# Given request
What is needed is an exact copy of the lines from the line containing "What build123d script" to the line containing "from math import", both lines included, and nothing else.

# Provided records
· · · · ·

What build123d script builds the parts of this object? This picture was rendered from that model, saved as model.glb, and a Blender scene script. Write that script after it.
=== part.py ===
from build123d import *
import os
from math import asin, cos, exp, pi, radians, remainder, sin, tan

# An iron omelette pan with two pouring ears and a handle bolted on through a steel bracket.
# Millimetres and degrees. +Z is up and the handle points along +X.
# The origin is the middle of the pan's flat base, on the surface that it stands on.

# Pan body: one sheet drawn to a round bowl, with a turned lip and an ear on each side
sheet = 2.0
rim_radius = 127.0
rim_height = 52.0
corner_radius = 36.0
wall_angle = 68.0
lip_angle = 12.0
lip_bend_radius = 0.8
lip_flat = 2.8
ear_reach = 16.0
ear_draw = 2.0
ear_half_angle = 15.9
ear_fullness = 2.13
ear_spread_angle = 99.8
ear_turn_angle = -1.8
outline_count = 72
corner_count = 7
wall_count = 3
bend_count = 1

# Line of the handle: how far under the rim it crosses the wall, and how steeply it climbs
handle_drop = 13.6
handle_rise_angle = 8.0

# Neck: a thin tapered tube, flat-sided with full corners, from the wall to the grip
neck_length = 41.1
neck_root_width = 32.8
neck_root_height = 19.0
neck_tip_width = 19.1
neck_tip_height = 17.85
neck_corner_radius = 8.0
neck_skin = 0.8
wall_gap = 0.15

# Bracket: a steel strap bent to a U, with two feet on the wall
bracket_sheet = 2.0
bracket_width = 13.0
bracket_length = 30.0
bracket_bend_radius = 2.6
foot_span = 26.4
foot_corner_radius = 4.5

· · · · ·

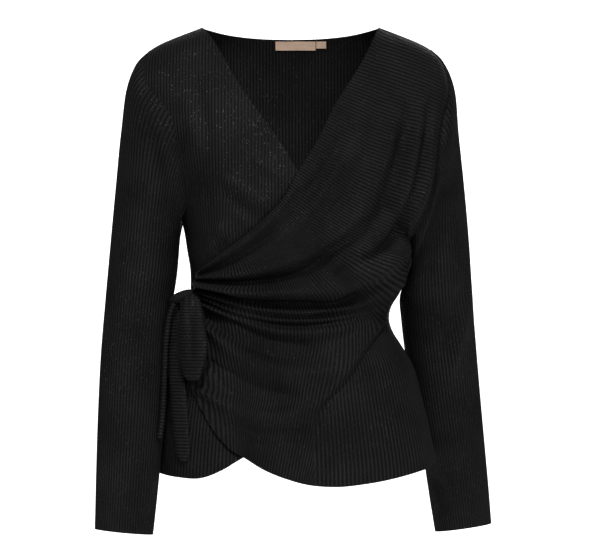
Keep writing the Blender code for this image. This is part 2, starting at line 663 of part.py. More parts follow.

· · · · ·

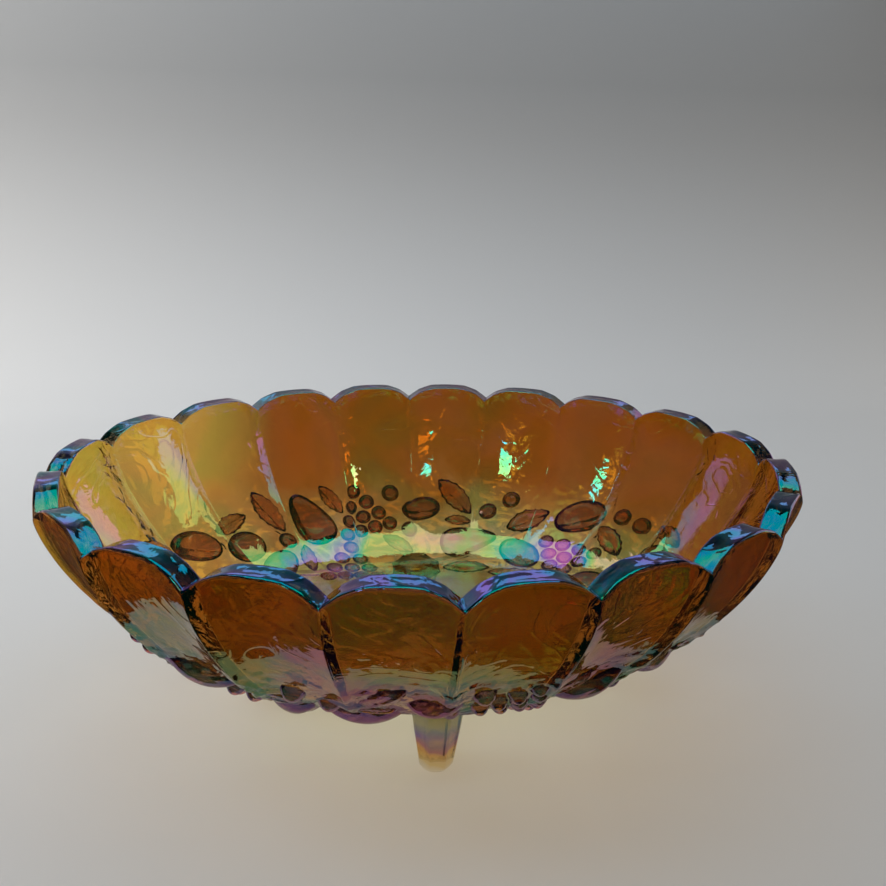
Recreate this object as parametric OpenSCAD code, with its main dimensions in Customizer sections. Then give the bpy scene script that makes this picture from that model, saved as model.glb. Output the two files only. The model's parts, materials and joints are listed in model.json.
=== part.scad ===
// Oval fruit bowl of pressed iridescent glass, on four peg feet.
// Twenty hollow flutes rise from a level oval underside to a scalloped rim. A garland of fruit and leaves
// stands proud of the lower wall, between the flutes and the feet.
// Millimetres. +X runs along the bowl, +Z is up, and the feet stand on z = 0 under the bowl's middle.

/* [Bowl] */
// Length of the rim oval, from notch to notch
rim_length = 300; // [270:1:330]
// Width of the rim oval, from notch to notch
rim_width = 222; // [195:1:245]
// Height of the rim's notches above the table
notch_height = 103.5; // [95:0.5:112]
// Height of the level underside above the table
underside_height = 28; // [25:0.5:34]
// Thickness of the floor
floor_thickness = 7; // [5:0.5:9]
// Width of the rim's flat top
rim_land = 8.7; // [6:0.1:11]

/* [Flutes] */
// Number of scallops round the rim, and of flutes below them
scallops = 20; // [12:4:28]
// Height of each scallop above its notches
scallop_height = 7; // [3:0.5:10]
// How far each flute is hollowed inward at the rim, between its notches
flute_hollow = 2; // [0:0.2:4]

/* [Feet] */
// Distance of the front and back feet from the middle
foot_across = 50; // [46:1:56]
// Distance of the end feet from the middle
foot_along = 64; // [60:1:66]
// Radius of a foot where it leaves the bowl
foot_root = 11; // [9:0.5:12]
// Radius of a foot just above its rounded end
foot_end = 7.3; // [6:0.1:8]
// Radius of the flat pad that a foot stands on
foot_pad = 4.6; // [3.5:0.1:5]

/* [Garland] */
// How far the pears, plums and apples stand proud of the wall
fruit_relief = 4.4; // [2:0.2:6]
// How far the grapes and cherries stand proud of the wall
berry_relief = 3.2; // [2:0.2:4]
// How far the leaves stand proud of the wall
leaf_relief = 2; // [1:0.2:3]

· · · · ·

# Written answer
What build123d script builds the parts of this object? This picture was rendered from that model, saved as model.glb, and a Blender scene script. Write that script after it.
=== part.py ===
from build123d import *
import os
from math import asin, cos, exp, pi, radians, remainder, sin, tan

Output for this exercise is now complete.